-- Begin Input --
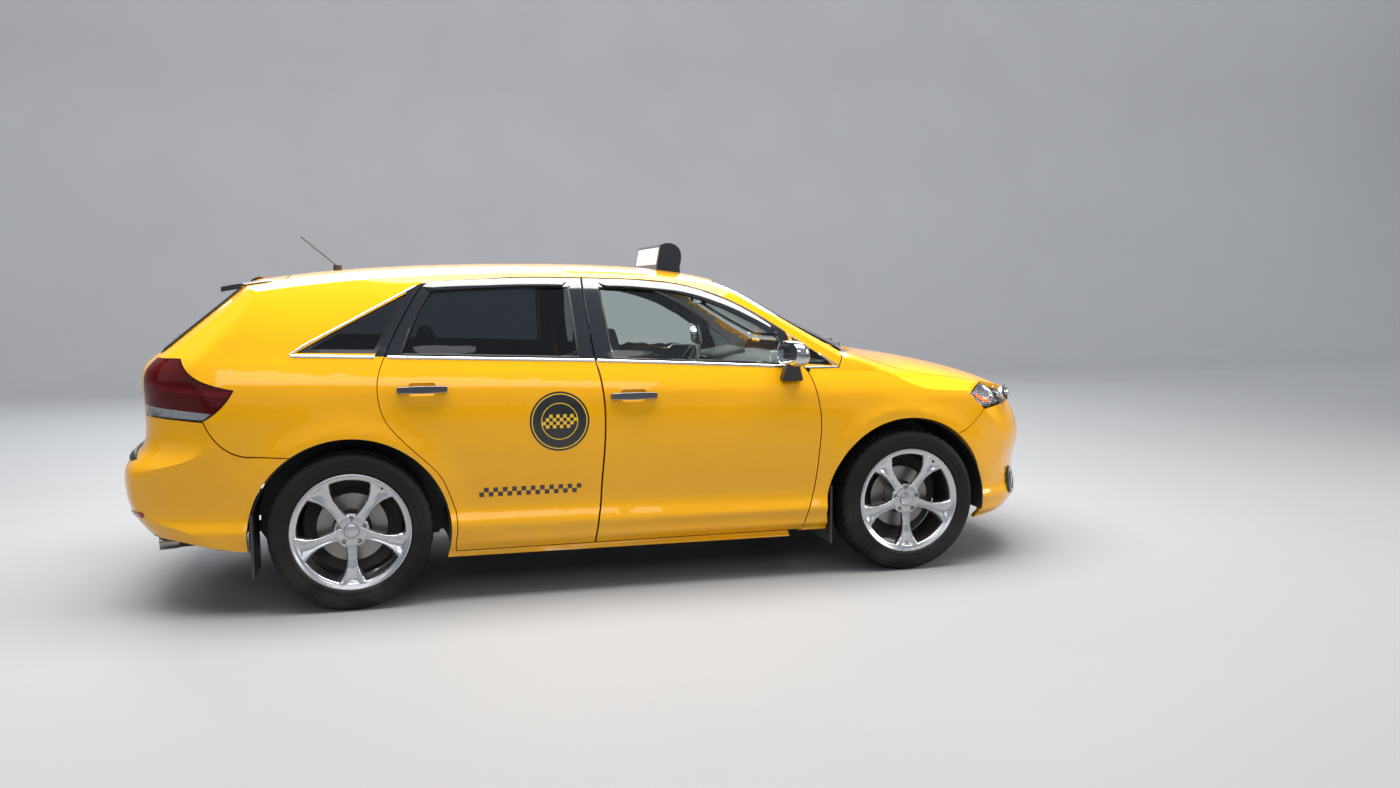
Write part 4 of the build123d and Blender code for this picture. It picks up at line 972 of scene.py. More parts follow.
def plate_at(name, look, y, z, body):
    """A blank plate with rounded corners, a rolled edge and two bolts, on its black holder."""
    place, normal = skin_point([skin_of("front_bumper"), skin_of("tailgate")], look, y, z)
    normal = Vector((normal.x, 0, normal.z)).normalized()
    turn = normal.to_track_quat("Z", "Y").to_matrix().to_4x4()
    pieces = []
    for size, depth, rise, material in (((0.322, 0.170), 0.010, 0.006, black_plastic),
                                        ((0.304, 0.152), 0.0022, 0.0125, plate_white)):
        part = block("plate_part", (*size, depth))
        alone(part)
        bpy.ops.object.mode_set(mode="EDIT")
        bpy.ops.mesh.select_all(action="DESELECT")
        edit = bmesh.from_edit_mesh(part.data)
        for edge in edit.edges:
            edge.select = abs((edge.verts[0].co - edge.verts[1].co).normalized().z) > 0.9
        bmesh.update_edit_mesh(part.data)
        bpy.ops.mesh.bevel(offset=0.014, segments=6)
        bpy.ops.mesh.select_all(action="DESELECT")
        edit = bmesh.from_edit_mesh(part.data)
        for face in edit.faces:
            face.select = face.normal.z > 0.9
        bmesh.update_edit_mesh(part.data)
        bpy.ops.mesh.inset(thickness=0.005, depth=-0.0012 if material == plate_white else 0.0012)
        bpy.ops.object.mode_set(mode="OBJECT")
        part.data.transform(Matrix.Translation((0, 0, rise)))
        part.data.materials.append(material)
        pieces.append(part)
    for side in (-0.09, 0.09):
        bpy.ops.mesh.primitive_cylinder_add(vertices=20, radius=0.0055, depth=0.004,
                                            location=(side, 0.058, 0.0142))
        bolt = bpy.context.object
        bpy.ops.object.transform_apply()
        applied(bolt, "BEVEL", width=0.0012, segments=2)
        bolt.data.materials.append(nut_steel)
        pieces.append(bolt)
    plate = joined(pieces, name)
    plate.data.transform(Matrix.Translation(place) @ turn)
    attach(plate, body)


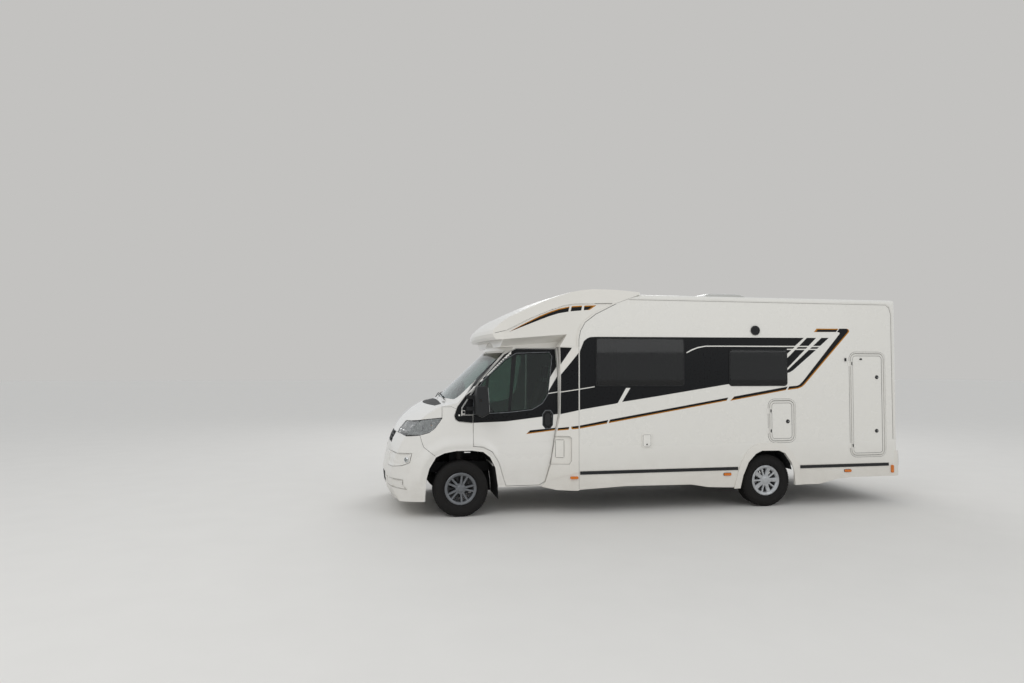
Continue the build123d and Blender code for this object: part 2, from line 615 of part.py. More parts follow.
# behind low, behind high, height low, height high
LIVING_WINDOWS = {
    -1: ((1670, 2860, 1590, 2204), (3481, 4321, 1587, 2069)),
    1: ((3300, 4140, 1587, 2069), (4500, 5100, 1587, 2069)),
}
LOCKER_DOOR = (4063, 4409, 868, 1389)
GARAGE_DOOR = (5272, 5768, 653, 2016)
ENTRY_DOOR = (2250, 2890, 560, 2330)
ENTRY_WINDOW = (2370, 2770, 1560, 2060)
LEAVES = {-1: (LOCKER_DOOR, GARAGE_DOOR), 1: (ENTRY_DOOR, GARAGE_DOOR)}
WINDOW_CORNER = 45.0
HATCH_CORNER = 70.0
WINDOW_FLANGE = 35.0
WALL_OUTSIDE = BODY_HALF_WIDTH
WALL_INSIDE = BODY_HALF_WIDTH - WALL_PANEL


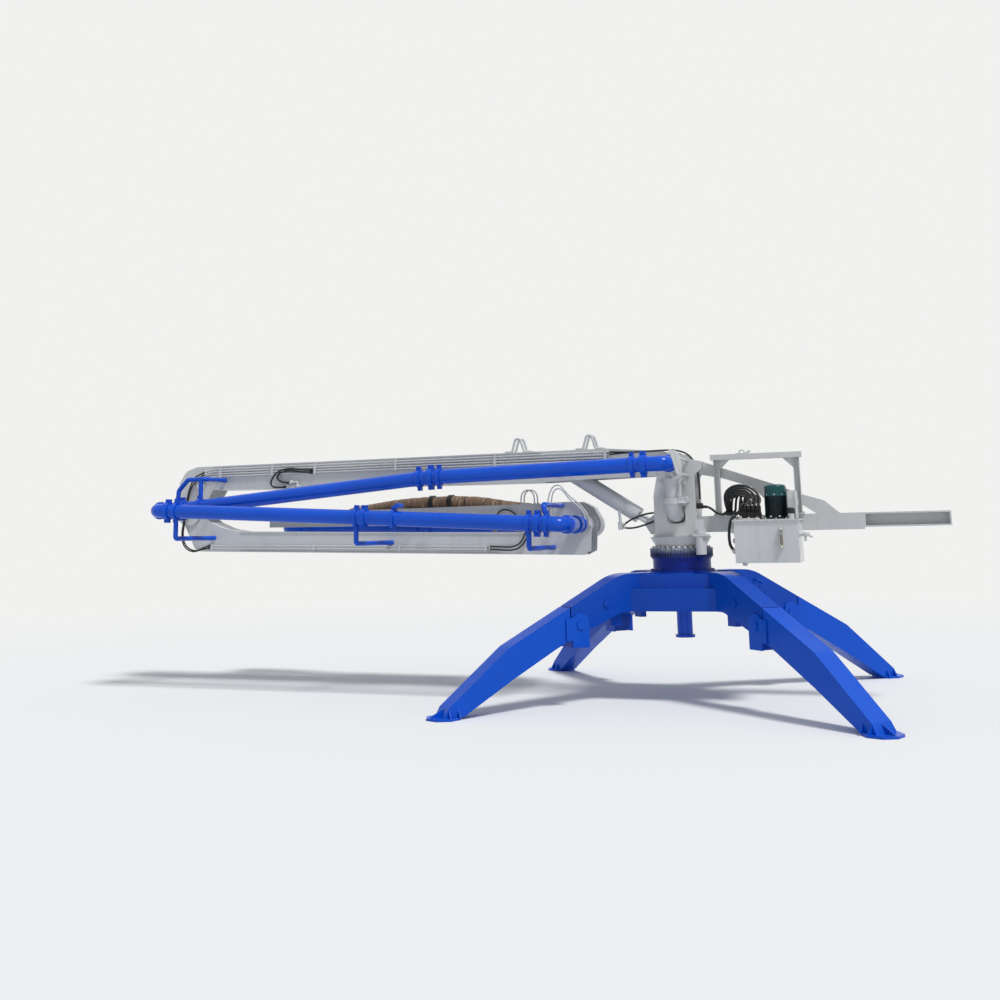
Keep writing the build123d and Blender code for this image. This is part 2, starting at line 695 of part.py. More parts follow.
head_1_profile = [(box_1_left, boom_1_top_z), (-5210, boom_1_top_z), (-5345, 2220), (-5425, 2100),
                  (-5455, 1900), (-5455, knuckle_1_z), (-5145, knuckle_1_z), (box_1_left, 2008)]
with BuildPart() as boom_1_head:
    for y in (-boom_1_width / 2, boom_1_width / 2 - boom_plate):
        with BuildSketch(side(y + boom_plate)):
            with BuildLine():
                Polyline(*head_1_profile, close=True)
            make_face()
            round_at(-5345, 2220, 130)
            round_at(-5425, 2100, 130)
            with Locations((knuckle_1_x, knuckle_1_z)):
                Circle(155)
                Circle(knuckle_1_radius, mode=Mode.SUBTRACT)
        extrude(amount=boom_plate)
    with BuildSketch(side(0)):
        with BuildLine():
            Polyline((box_1_left, boom_1_top_z), (-5210, boom_1_top_z),
                     (-5210, boom_1_top_z - boom_plate), (box_1_left, boom_1_top_z - boom_plate),
                     close=True)
        make_face()
    extrude(amount=boom_1_width / 2 - boom_plate, both=True)
save(boom_1_head.part, "boom_1_head")

with BuildPart() as knuckle_1_pin:
    with BuildSketch(side(0)):
        with Locations((knuckle_1_x, knuckle_1_z)):
            Circle(knuckle_1_radius)
    extrude(amount=boom_1_width / 2, both=True)
    for y in (-boom_1_width / 2, boom_1_width / 2 + pin_cap):
        with BuildSketch(side(y)):
            with Locations((knuckle_1_x, knuckle_1_z)):
                Circle(knuckle_1_radius + 15)
        extrude(amount=pin_cap)
save(knuckle_1_pin.part, "knuckle_1_pin")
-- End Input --
■ Task brief: Please quote the data above in full, with no line missing.

■ Solution:
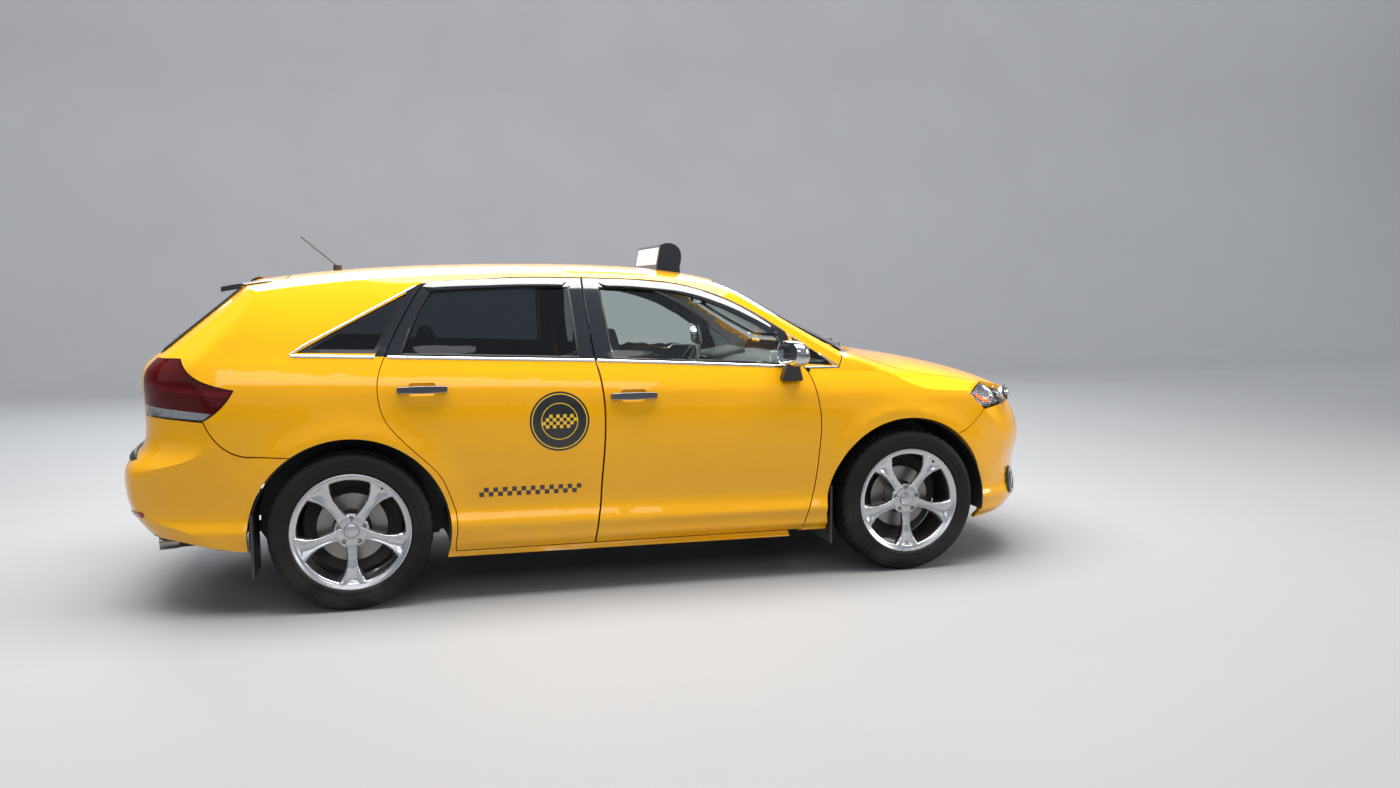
Write part 4 of the build123d and Blender code for this picture. It picks up at line 972 of scene.py. More parts follow.
def plate_at(name, look, y, z, body):
    """A blank plate with rounded corners, a rolled edge and two bolts, on its black holder."""
    place, normal = skin_point([skin_of("front_bumper"), skin_of("tailgate")], look, y, z)
    normal = Vector((normal.x, 0, normal.z)).normalized()
    turn = normal.to_track_quat("Z", "Y").to_matrix().to_4x4()
    pieces = []
    for size, depth, rise, material in (((0.322, 0.170), 0.010, 0.006, black_plastic),
                                        ((0.304, 0.152), 0.0022, 0.0125, plate_white)):
        part = block("plate_part", (*size, depth))
        alone(part)
        bpy.ops.object.mode_set(mode="EDIT")
        bpy.ops.mesh.select_all(action="DESELECT")
        edit = bmesh.from_edit_mesh(part.data)
        for edge in edit.edges:
            edge.select = abs((edge.verts[0].co - edge.verts[1].co).normalized().z) > 0.9
        bmesh.update_edit_mesh(part.data)
        bpy.ops.mesh.bevel(offset=0.014, segments=6)
        bpy.ops.mesh.select_all(action="DESELECT")
        edit = bmesh.from_edit_mesh(part.data)
        for face in edit.faces:
            face.select = face.normal.z > 0.9
        bmesh.update_edit_mesh(part.data)
        bpy.ops.mesh.inset(thickness=0.005, depth=-0.0012 if material == plate_white else 0.0012)
        bpy.ops.object.mode_set(mode="OBJECT")
        part.data.transform(Matrix.Translation((0, 0, rise)))
        part.data.materials.append(material)
        pieces.append(part)
    for side in (-0.09, 0.09):
        bpy.ops.mesh.primitive_cylinder_add(vertices=20, radius=0.0055, depth=0.004,
                                            location=(side, 0.058, 0.0142))
        bolt = bpy.context.object
        bpy.ops.object.transform_apply()
        applied(bolt, "BEVEL", width=0.0012, segments=2)
        bolt.data.materials.append(nut_steel)
        pieces.append(bolt)
    plate = joined(pieces, name)
    plate.data.transform(Matrix.Translation(place) @ turn)
    attach(plate, body)


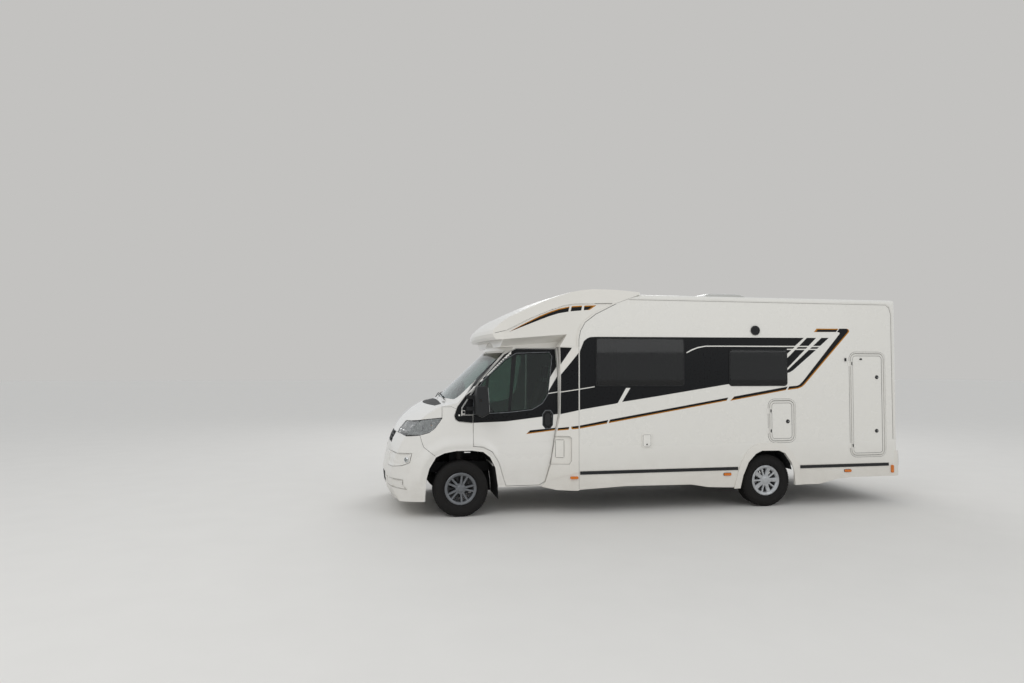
Continue the build123d and Blender code for this object: part 2, from line 615 of part.py. More parts follow.
# behind low, behind high, height low, height high
LIVING_WINDOWS = {
    -1: ((1670, 2860, 1590, 2204), (3481, 4321, 1587, 2069)),
    1: ((3300, 4140, 1587, 2069), (4500, 5100, 1587, 2069)),
}
LOCKER_DOOR = (4063, 4409, 868, 1389)
GARAGE_DOOR = (5272, 5768, 653, 2016)
ENTRY_DOOR = (2250, 2890, 560, 2330)
ENTRY_WINDOW = (2370, 2770, 1560, 2060)
LEAVES = {-1: (LOCKER_DOOR, GARAGE_DOOR), 1: (ENTRY_DOOR, GARAGE_DOOR)}
WINDOW_CORNER = 45.0
HATCH_CORNER = 70.0
WINDOW_FLANGE = 35.0
WALL_OUTSIDE = BODY_HALF_WIDTH
WALL_INSIDE = BODY_HALF_WIDTH - WALL_PANEL


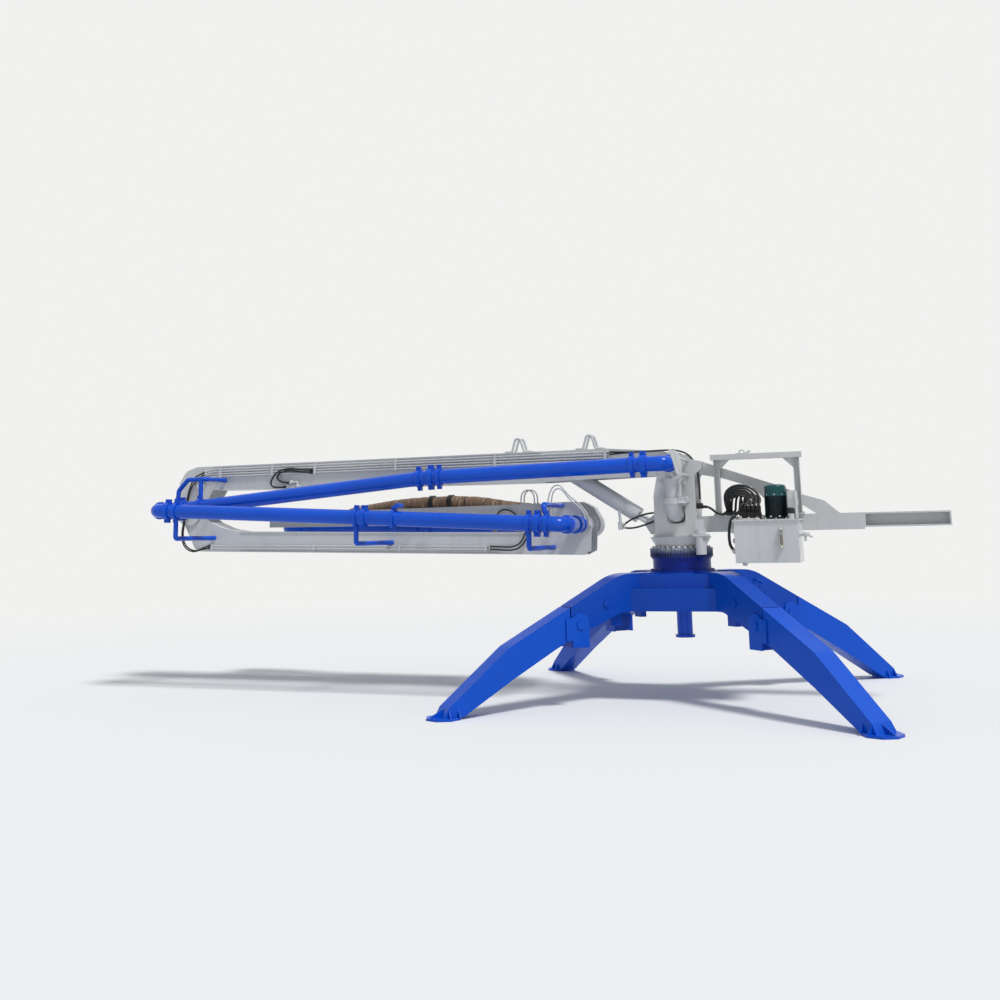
Keep writing the build123d and Blender code for this image. This is part 2, starting at line 695 of part.py. More parts follow.
head_1_profile = [(box_1_left, boom_1_top_z), (-5210, boom_1_top_z), (-5345, 2220), (-5425, 2100),
                  (-5455, 1900), (-5455, knuckle_1_z), (-5145, knuckle_1_z), (box_1_left, 2008)]
with BuildPart() as boom_1_head:
    for y in (-boom_1_width / 2, boom_1_width / 2 - boom_plate):
        with BuildSketch(side(y + boom_plate)):
            with BuildLine():
                Polyline(*head_1_profile, close=True)
            make_face()
            round_at(-5345, 2220, 130)
            round_at(-5425, 2100, 130)
            with Locations((knuckle_1_x, knuckle_1_z)):
                Circle(155)
                Circle(knuckle_1_radius, mode=Mode.SUBTRACT)
        extrude(amount=boom_plate)
    with BuildSketch(side(0)):
        with BuildLine():
            Polyline((box_1_left, boom_1_top_z), (-5210, boom_1_top_z),
                     (-5210, boom_1_top_z - boom_plate), (box_1_left, boom_1_top_z - boom_plate),
                     close=True)
        make_face()
    extrude(amount=boom_1_width / 2 - boom_plate, both=True)
save(boom_1_head.part, "boom_1_head")

with BuildPart() as knuckle_1_pin:
    with BuildSketch(side(0)):
        with Locations((knuckle_1_x, knuckle_1_z)):
            Circle(knuckle_1_radius)
    extrude(amount=boom_1_width / 2, both=True)
    for y in (-boom_1_width / 2, boom_1_width / 2 + pin_cap):
        with BuildSketch(side(y)):
            with Locations((knuckle_1_x, knuckle_1_z)):
                Circle(knuckle_1_radius + 15)
        extrude(amount=pin_cap)
save(knuckle_1_pin.part, "knuckle_1_pin")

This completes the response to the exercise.